6. "The only emperor is the emperor of ice-cream. This is the way the world ends Not with a bang but a whimper." Two poets have had their poems mashed up into one here. Which poets?

Answer: Wallace Stevens & T.S. Eliot

Wallace Stevens's "The Emperor of Ice-Cream," written in 1922, places the ordinary pleasures of life next to death. The poem appears to be set around a wake or funeral, but instead of offering solemn consolation, it keeps returning to ice cream and physical immediacy. The line "The only emperor is the emperor of ice-cream" is strange, funny, and serious at the same time. Stevens seems to suggest that life's temporary pleasures are not trivial. They may be the only real authority we have.
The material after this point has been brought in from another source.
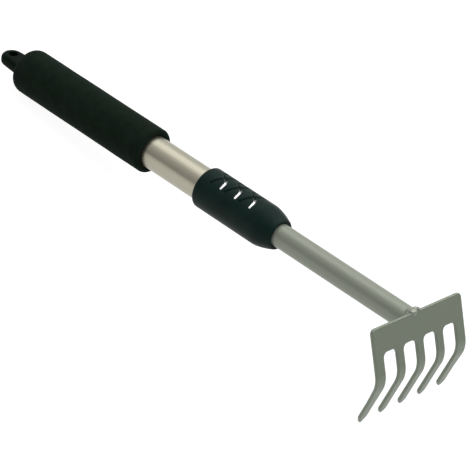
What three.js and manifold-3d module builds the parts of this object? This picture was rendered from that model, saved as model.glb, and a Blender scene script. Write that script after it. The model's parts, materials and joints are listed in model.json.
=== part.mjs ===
// A telescopic five-tine hand rake: foam-covered outer tube, twist-lock collar,
// sliding inner tube and a bent sheet-steel rake head welded to its end.
//
// Everything is built in the tool's own frame: the handle axis is X, measured from
// the front face of the foam grip, the head is at +X and the tines hang towards -Z.
// At the end the tool is tilted until the grip and the tine tips stand on one plane.

import * as THREE from 'three';
import { mergeVertices } from 'three/addons/utils/BufferGeometryUtils.js';
import Module from 'manifold-3d';

const wasm = await Module();
wasm.setup();

// ---------------------------------------------------------------- dimensions, mm
const GAP = 0.3;                 // clearance between neighbouring pieces
const SLIDE_PLAY = 0.1;          // further play round the sliding tube
const OVERLAP = 0.3;             // how far a ridge is sunk into the body it grows from
const CHAMFER = 0.8;             // lead-in edges of pieces inside the handle
const ROUND_SEGMENTS = 48;       // facets around a visible round piece
const HIDDEN_SEGMENTS = 32;      // facets around a piece inside the handle

// outer tube and grip
const TUBE_RADIUS = 12.5;
const TUBE_WALL = 1.2;
const TUBE_REAR = -136;
const TUBE_FRONT = 76;
const GRIP_RADIUS = 17.6;
const GRIP_REAR = -140;
const GRIP_REAR_ROUND = 4.3;     // how far the rear edge rounds inwards
const GRIP_REAR_REACH = 6;       // and how far forwards
const GRIP_FRONT_ROUND = 2.5;

// hang plug with its eyelet
const PLUG_SPIGOT_LENGTH = 16;
const PLUG_WALL = 2;
const LUG_CENTRE = -157.5;
const LUG_RADIUS = 8.8;
const LUG_BASE_HALF_WIDTH = 10;
const LUG_THICKNESS = 9;
const LUG_EDGE_ROUND = 2;
const LUG_WAIST = 3;             // how far behind the grip the lug starts to narrow
const LUG_WAIST_HALF_WIDTH = 9;
const FLANGE_RADIUS = 12.4;
const FLANGE_PROUD = 1.2;        // how far the plug's flange stands behind the grip
const FLANGE_ROUND = 2;
const EYELET_RADIUS = 3.5;

// twist collar
const COLLAR_RADIUS = 15.86;
const COLLAR_REAR = 56.8;
const COLLAR_SHOULDER = 115.9;
const COLLAR_FRONT = 131.3;
const COLLAR_MOUTH_RADIUS = 11.3;
const COLLAR_BULGE = 0.6;                   // how far the nose bows outside a plain cone
const COLLAR_REAR_ROUND = 1.2;
const COLLAR_LIP = 0.4;                     // chamfer of the mouth
const COLLAR_CONE_START = 103;
const COLLAR_CONE_END = 116.8;
const COLLAR_CONE_END_RADIUS = 10.7;
const MARK_CENTRES = [72.4, 87.1, 101.8];   // stations of the crossed grooves
const MARK_DEPTH = 1.1;
const MARK_WIDTH = 1.9;
const MARK_REACH = 10.5;                    // half the length of a groove round the collar
const MARK_SPREAD = 4.1;                    // how far its ends stand off along the collar
const MARK_CURL = 3;                        // distance round the collar in which it turns

// lock sleeve, its thread, the clamp ring and the washer
const SLEEVE_REAR = 50;
const SLEEVE_FLANGE = 3;
const SLEEVE_FRONT = 100;
const THREAD_LEAD = 4;
const THREAD_HEIGHT = 1.05;
const THREAD_PLAY = 0.35;
const THREAD_ROOT_WIDTH = 1.7;
const THREAD_TIP_WIDTH = 0.8;
const SLEEVE_THREAD_START = 82;
const SLEEVE_THREAD_TURNS = 3.5;
const COLLAR_THREAD_START = 84;
const COLLAR_THREAD_TURNS = 2;
const WASHER_THICKNESS = 1.6;
const CLAMP_LENGTH = 12.8;
const CLAMP_PLAY = 0.4;          // between the ring's cone and the collar's
const CLAMP_SLOT = 2.4;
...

T.S. Eliot's "The Hollow Men," published in 1925, presents a bleaker modern world. Its speakers are spiritually empty figures without conviction, energy, or clear purpose. The famous ending imagines the world not closing in a grand explosion, but in a weak "whimper." That anticlimax is haunting. Eliot's concern is not necessarily destruction, but moral vacancy and a civilization too hollow even for a dramatic collapse.
7. "Where are we going, Walt Whitman? The doors close in an hour. This flea is you and I, and this Our marriage bed, and marriage temple is." The poems of which two poets have been merged here?

Answer: Allan Ginsberg & John Donne

Allen Ginsberg's "A Supermarket in California," written in 1955, imagines the poet wandering through a modern supermarket with the ghost of Walt Whitman. The setting is ordinary (commercial even) but it asks some large questions: where America is going, what happened to Whitman's expansive democratic vision, and whether modern life has become too materialistic and disconnected. Ginsberg's address to Whitman also carries an undercurrent of desire and a sense of mutual identification. The poem turns this grocery store into a strange, lonely space for reflection.

John Donne's "The Flea," written in the late 16th century, uses an intentionally odd argument for seduction. A flea has bitten both the speaker and the woman he is addressing, so their blood has mingled inside its body. From there, the speaker jokingly claims that the flea has already created a kind of union, even a miniature marriage temple. The argument is outrageous and deliberately provocative, but it is also very clever.
8. "Nor the woman in the ambulance Whose red heart blooms through her coat so astoundingly - a red wheelbarrow glazed with rain water."

Answer: Sylvia Plath & William Carlos Williams

Sylvia Plath's "Poppies in October," written in 1962, combines beauty with unease. The image of a woman in an ambulance, with a "red heart" blooming through her coat, links human suffering to the beauty of flowers. Plath is showing how beauty can appear in the middle of pain.

William Carlos Williams's "The Red Wheelbarrow," written in 1923, is almost too simple upon first glance. A red wheelbarrow, wet with rain, sits beside white chickens, and the poem asks the reader to look a little more closely at that ordinary scene. Saying that "so much depends upon" the wheelbarrow gives weight to something humble and easily overlooked.
9. "The whiskey on your breath Could make a small boy dizzy; Nothing beside remains. Round the decay Of that colossal Wreck, boundless and bare The lone and level sands stretch far away." Which two poets have had their work incorporated into this new poem?

Answer: Theodore Roethke & Percy Bysshe Shelley

Theodore Roethke's "My Papa's Waltz," written in 1942, reminisces on a rough dance between a father and a young son. The whiskey on the father's breath makes the boy dizzy, and the movement through the house feels both playful and unsettling. Readers often disagree about the emotional tone. Some see the poem as a tender but imperfect memory; others notice hints of fear, roughness, and possible violence. Its power comes from that ambiguity, because affection and discomfort are tangled together.

Percy Bysshe Shelley's "Ozymandias," published in 1818, reduces grand imperial arrogance to a ruin in the desert. The poem describes the broken remains of a massive statue built for a king who believed his power would last. Instead, only fragments remain, surrounded by empty sand. The contrast between the king's proud inscription and the ruined landscape makes the message clear. Time outlasts rulers, monuments, and empires.
10. "'Forward, the Light Brigade!' Was there a man dismayed? When all at once I saw a crowd, A host, of golden daffodils." Which two poets had their poems unceremoniously put together?

Answer: Alfred Tennyson & William Wordsworth

Alfred, Lord Tennyson wrote "The Charge of the Light Brigade" in 1854 to commemorate a disastrous cavalry charge during the Battle of Balaclava in the Crimean War. The soldiers receive the order to advance, even though the danger is obvious and the command may be mistaken. Tennyson's rhythm drives the poem forward like hoofbeats. The poem honors courage while also leaving room for the waste and tragedy of military obedience.

William Wordsworth's "I Wandered Lonely as a Cloud," written in 1804, begins with solitude and then opens suddenly into delight. The speaker comes upon a large group of golden daffodils, which seem lively enough to be a crowd or a dance. That natural scene becomes a source of emotional restoration. Later, when the speaker remembers the flowers, the memory brings pleasure again. Wordsworth turns a brief encounter with nature into something lasting and inwardly sustaining.